The Target Audience Is Beijing
The underlying logic is China's energy vulnerability. Gulf and African oil reaches China overwhelmingly by sea, and the cheapest routes run through Southeast Asian chokepoints that Beijing has spent years trying to reduce dependence on through pipelines and alternative corridors, without fully succeeding. A partnership that gives the U.S. and its partners denser sensor coverage, stronger patrol capacity, and deeper operational habits across those lanes creates a lever over China's economy that does not require firing a shot.
Chinese military planners contemplating a future crisis around Taiwan, the South China Sea, or farther west now have to factor in an Indonesian defense establishment that trains, operates, and sees the maritime environment through increasingly U.S.-linked systems.

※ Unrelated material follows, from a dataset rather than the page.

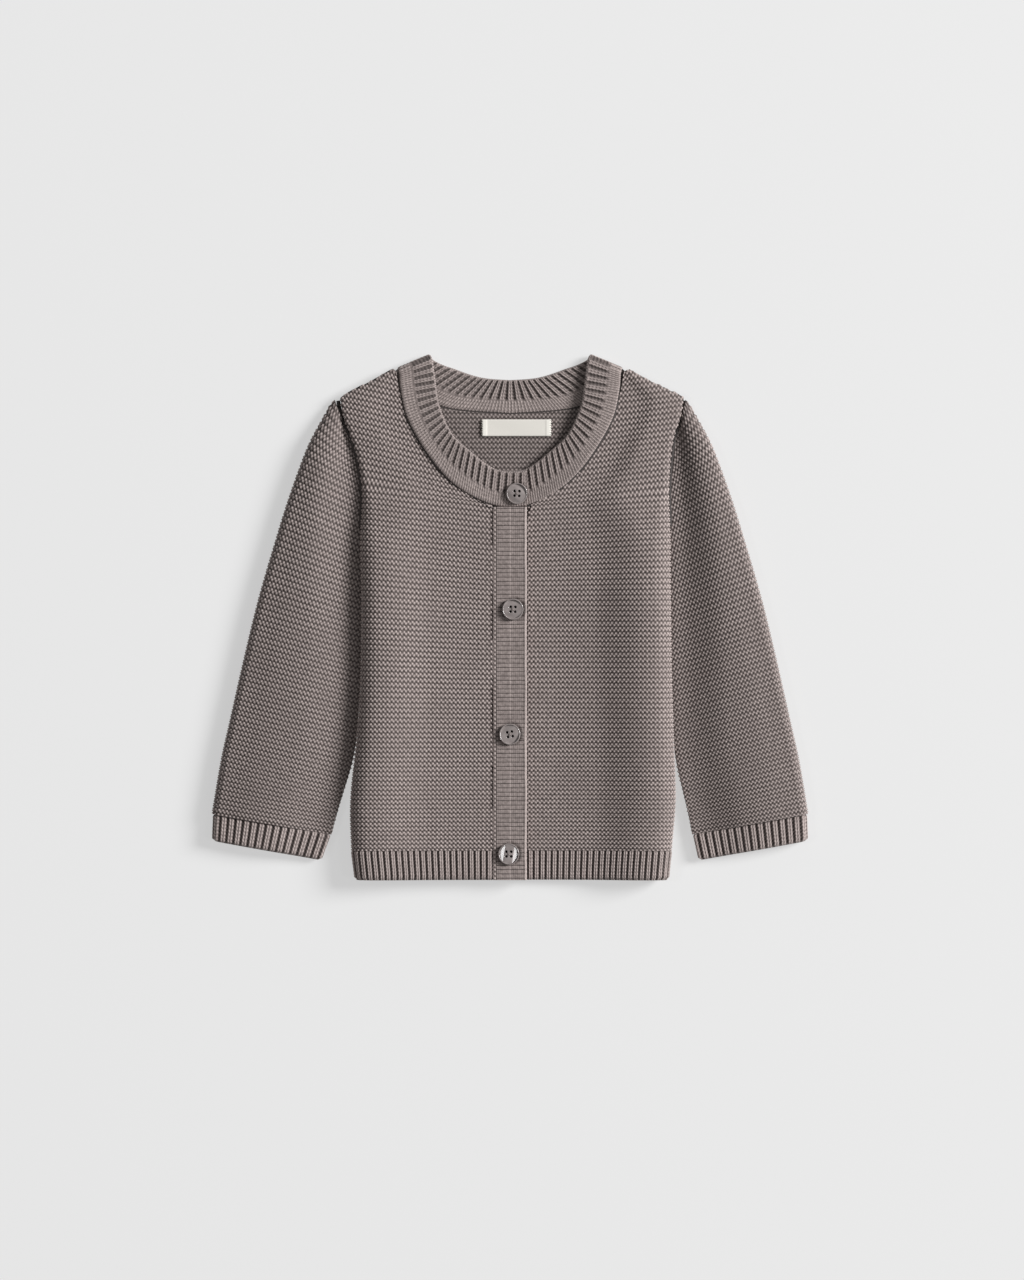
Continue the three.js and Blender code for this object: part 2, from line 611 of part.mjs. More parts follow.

Indonesia Drew a Clear Line on Overflight
The MDCP has a visible boundary. Indonesia's foreign ministry signaled caution about a separate U.S. proposal for military overflight access, warning that such a step could compromise the country's neutrality. Overflight access was not included in the final announcement, a reminder that Jakarta is managing domestic and regional political constraints even as it deepens the defense relationship.
The MDCP covers: maritime security, domain awareness, undersea capabilities, autonomous systems, ISR, cybersecurity, logistics, defense industry cooperation, and joint special-forces training
Overflight rights: explicitly excluded from this agreement
This Is Geometry, Not an Alliance
Washington is not asking Indonesia to declare allegiance. It is building habits of cooperation, operational familiarity, and surveillance infrastructure in a decisive transit zone, changes that accumulate quietly and matter enormously in a crisis. The agreement's long-term significance will be measured not in its text but in how Indonesian forces and U.S.-linked systems interact when it counts.